*Task details:* Tell me how many lines hold "return", please, using only the number.

*Data extract:*
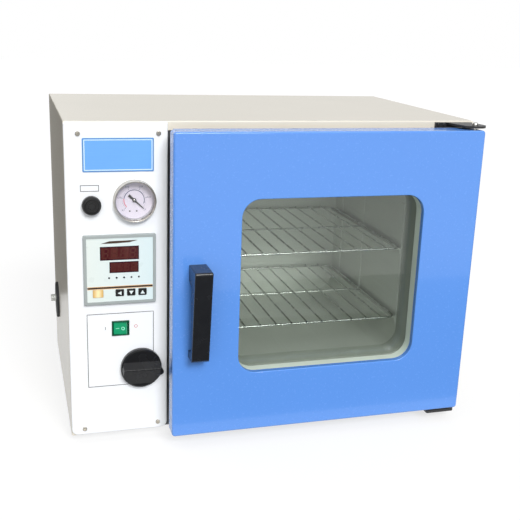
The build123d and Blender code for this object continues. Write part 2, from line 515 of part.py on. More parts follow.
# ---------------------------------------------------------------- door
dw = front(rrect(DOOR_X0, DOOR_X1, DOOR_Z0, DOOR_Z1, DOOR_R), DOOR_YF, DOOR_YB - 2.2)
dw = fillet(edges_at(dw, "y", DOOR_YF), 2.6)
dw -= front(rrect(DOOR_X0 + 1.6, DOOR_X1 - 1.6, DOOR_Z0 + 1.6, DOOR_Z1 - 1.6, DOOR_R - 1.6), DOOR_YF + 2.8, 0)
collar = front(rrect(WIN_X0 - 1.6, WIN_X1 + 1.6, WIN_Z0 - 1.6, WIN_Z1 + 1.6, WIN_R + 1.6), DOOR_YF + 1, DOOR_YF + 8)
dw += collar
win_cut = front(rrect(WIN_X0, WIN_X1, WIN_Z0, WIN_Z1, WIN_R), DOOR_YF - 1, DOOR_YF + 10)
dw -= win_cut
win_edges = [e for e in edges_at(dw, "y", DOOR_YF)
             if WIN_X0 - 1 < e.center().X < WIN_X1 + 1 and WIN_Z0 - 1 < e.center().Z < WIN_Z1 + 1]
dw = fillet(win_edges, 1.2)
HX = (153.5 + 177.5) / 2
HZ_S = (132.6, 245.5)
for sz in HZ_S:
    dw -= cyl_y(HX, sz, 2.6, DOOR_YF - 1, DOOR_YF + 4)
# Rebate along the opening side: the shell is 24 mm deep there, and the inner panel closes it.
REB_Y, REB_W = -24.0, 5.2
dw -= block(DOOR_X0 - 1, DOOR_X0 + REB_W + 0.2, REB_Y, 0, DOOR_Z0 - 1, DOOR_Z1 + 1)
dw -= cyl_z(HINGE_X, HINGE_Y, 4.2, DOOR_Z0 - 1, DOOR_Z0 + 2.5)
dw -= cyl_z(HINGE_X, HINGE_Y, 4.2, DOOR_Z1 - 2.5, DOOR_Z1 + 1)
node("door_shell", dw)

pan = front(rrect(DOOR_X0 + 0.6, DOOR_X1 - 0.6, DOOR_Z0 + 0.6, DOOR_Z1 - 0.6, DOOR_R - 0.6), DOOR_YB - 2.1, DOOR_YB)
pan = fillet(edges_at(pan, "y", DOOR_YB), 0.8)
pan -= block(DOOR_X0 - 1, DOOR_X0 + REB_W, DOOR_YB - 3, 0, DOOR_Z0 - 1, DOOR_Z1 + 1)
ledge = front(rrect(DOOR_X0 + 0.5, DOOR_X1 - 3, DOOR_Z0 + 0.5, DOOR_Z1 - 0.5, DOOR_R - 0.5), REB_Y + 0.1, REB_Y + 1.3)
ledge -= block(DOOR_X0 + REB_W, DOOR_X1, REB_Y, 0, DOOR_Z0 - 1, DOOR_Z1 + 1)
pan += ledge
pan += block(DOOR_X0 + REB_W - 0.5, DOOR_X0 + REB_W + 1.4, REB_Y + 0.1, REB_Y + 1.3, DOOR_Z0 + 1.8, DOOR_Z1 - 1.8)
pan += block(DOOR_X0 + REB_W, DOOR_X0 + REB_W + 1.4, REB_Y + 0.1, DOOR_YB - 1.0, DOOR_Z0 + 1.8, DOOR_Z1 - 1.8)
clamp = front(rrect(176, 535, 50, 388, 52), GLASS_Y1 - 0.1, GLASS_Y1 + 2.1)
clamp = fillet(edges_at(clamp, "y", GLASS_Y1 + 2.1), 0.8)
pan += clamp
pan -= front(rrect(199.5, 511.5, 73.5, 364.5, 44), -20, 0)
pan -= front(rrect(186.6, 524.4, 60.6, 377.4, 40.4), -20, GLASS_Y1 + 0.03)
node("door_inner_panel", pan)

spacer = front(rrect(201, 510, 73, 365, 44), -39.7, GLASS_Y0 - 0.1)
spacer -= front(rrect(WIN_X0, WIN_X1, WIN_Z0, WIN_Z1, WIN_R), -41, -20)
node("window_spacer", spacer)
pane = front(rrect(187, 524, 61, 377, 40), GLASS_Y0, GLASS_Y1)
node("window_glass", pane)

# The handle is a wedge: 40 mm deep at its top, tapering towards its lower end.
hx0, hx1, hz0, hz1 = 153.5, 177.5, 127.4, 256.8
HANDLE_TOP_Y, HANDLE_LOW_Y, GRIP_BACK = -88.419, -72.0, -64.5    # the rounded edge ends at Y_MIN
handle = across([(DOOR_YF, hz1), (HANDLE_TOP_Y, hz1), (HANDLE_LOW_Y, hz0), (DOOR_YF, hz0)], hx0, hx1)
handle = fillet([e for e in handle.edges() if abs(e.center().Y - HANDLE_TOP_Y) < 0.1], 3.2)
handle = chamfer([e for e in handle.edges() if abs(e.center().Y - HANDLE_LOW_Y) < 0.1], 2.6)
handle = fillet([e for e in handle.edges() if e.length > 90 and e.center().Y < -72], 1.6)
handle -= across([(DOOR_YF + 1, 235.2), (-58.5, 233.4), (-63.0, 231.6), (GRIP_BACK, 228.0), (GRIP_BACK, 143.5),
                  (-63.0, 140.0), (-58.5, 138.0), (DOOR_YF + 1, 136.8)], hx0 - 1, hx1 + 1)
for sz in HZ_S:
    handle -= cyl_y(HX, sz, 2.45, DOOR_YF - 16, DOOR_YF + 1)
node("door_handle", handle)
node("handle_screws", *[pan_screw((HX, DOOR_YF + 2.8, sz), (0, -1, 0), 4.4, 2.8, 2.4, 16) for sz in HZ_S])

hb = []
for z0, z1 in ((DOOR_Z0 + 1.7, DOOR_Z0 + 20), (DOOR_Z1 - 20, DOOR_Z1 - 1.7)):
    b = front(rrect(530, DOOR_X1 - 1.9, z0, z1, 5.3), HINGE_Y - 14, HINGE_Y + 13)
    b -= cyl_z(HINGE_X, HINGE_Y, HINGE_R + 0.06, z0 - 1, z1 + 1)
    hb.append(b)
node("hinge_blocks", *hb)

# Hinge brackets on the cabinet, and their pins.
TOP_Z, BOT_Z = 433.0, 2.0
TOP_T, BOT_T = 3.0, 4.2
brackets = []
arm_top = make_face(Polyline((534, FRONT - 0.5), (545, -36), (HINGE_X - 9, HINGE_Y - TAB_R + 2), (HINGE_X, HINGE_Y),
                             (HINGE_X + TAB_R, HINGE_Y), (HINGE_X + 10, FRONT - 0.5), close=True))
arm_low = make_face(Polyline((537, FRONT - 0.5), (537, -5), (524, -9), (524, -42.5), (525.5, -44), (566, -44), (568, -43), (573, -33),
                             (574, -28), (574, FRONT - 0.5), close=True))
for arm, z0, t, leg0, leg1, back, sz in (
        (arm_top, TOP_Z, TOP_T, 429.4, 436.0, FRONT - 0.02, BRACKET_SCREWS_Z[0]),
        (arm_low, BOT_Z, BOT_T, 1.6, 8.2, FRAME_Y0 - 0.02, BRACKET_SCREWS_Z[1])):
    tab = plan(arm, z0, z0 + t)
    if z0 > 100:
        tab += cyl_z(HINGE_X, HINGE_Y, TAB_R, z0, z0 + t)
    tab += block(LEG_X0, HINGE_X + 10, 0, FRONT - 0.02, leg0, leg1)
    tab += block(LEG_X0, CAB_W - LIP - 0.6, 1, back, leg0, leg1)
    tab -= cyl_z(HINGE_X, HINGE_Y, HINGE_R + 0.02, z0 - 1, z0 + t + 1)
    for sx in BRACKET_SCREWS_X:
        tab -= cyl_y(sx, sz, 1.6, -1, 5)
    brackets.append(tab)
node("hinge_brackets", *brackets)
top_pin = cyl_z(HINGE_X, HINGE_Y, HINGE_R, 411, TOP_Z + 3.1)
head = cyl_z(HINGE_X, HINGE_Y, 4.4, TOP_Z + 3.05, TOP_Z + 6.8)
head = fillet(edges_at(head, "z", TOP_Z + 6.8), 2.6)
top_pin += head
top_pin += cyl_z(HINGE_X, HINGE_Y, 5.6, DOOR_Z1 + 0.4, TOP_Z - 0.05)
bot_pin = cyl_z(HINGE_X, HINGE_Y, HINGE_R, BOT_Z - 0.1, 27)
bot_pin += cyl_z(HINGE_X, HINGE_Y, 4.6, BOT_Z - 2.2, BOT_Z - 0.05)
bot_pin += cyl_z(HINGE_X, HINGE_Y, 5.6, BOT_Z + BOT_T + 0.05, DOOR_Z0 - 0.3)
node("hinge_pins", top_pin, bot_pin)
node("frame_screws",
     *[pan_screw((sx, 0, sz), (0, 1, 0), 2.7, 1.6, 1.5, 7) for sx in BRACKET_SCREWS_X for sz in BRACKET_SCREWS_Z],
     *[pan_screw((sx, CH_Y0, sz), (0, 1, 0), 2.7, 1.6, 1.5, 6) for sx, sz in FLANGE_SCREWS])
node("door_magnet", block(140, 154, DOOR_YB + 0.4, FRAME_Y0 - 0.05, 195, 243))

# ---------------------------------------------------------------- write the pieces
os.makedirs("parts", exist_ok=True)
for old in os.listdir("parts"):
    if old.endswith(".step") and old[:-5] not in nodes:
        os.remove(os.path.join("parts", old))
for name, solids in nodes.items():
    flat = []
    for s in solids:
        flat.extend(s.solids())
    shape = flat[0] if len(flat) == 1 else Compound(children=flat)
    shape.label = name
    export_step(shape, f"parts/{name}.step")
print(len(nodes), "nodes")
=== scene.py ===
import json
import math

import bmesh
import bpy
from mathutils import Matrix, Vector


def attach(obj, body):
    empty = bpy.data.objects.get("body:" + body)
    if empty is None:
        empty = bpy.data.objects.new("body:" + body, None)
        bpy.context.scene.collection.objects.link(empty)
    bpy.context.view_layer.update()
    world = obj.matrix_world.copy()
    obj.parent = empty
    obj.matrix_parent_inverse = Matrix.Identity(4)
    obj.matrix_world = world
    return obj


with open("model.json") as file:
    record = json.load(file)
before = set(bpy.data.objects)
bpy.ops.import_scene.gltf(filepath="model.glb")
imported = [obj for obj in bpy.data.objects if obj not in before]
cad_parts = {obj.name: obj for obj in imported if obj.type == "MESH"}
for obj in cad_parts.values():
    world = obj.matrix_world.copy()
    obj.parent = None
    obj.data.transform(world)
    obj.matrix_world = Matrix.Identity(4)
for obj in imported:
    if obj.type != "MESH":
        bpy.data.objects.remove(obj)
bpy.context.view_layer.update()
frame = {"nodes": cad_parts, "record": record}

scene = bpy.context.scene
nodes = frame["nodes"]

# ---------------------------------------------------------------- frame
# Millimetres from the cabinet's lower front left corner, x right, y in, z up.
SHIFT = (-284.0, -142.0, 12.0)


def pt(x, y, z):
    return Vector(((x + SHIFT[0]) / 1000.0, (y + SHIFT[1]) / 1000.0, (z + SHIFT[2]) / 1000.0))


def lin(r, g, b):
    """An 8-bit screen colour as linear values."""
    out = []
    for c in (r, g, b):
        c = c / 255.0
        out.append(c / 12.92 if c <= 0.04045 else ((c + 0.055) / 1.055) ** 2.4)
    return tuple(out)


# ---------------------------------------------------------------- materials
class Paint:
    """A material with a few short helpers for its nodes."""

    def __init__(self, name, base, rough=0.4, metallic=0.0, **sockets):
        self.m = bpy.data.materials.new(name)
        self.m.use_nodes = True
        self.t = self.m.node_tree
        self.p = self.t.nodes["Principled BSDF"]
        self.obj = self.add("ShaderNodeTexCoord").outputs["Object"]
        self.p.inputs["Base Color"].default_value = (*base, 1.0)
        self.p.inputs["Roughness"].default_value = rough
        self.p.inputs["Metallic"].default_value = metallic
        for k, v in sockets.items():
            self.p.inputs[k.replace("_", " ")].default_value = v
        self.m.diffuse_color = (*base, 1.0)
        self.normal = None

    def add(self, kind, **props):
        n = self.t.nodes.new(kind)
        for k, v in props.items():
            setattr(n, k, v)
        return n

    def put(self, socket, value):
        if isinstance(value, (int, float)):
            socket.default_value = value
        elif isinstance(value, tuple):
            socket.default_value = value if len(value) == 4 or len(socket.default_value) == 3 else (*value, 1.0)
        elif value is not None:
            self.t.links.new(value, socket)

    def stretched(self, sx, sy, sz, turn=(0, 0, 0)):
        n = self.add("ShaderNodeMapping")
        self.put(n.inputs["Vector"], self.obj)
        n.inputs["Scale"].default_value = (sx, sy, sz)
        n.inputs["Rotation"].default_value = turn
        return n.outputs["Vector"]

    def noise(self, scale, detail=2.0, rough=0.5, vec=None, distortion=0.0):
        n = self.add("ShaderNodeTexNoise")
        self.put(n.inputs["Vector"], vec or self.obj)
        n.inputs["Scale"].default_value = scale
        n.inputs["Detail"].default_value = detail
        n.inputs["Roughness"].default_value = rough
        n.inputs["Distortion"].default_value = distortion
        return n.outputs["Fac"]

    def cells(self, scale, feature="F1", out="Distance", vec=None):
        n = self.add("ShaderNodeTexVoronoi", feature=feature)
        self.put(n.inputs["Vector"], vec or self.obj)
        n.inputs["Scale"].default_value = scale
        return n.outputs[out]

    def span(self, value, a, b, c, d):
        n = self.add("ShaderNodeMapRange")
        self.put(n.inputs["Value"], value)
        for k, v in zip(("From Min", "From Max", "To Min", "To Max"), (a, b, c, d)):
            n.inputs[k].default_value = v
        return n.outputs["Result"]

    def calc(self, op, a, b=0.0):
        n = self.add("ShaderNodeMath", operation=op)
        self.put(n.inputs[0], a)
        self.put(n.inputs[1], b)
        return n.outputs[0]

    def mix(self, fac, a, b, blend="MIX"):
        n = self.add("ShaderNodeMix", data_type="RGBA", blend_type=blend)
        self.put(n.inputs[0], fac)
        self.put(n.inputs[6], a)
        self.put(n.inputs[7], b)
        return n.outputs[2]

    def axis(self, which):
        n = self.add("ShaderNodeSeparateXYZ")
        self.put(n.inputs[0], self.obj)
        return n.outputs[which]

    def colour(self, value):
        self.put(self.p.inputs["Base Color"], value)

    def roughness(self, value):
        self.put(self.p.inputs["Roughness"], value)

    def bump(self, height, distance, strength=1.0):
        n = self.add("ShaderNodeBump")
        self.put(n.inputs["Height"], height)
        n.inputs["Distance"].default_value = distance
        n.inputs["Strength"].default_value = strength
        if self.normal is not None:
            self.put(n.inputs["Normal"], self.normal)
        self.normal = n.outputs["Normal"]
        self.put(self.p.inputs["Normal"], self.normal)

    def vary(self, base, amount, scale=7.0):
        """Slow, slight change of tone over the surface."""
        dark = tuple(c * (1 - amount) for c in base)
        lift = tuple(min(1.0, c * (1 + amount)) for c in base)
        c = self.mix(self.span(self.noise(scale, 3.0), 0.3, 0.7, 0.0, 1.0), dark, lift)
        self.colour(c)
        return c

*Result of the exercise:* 12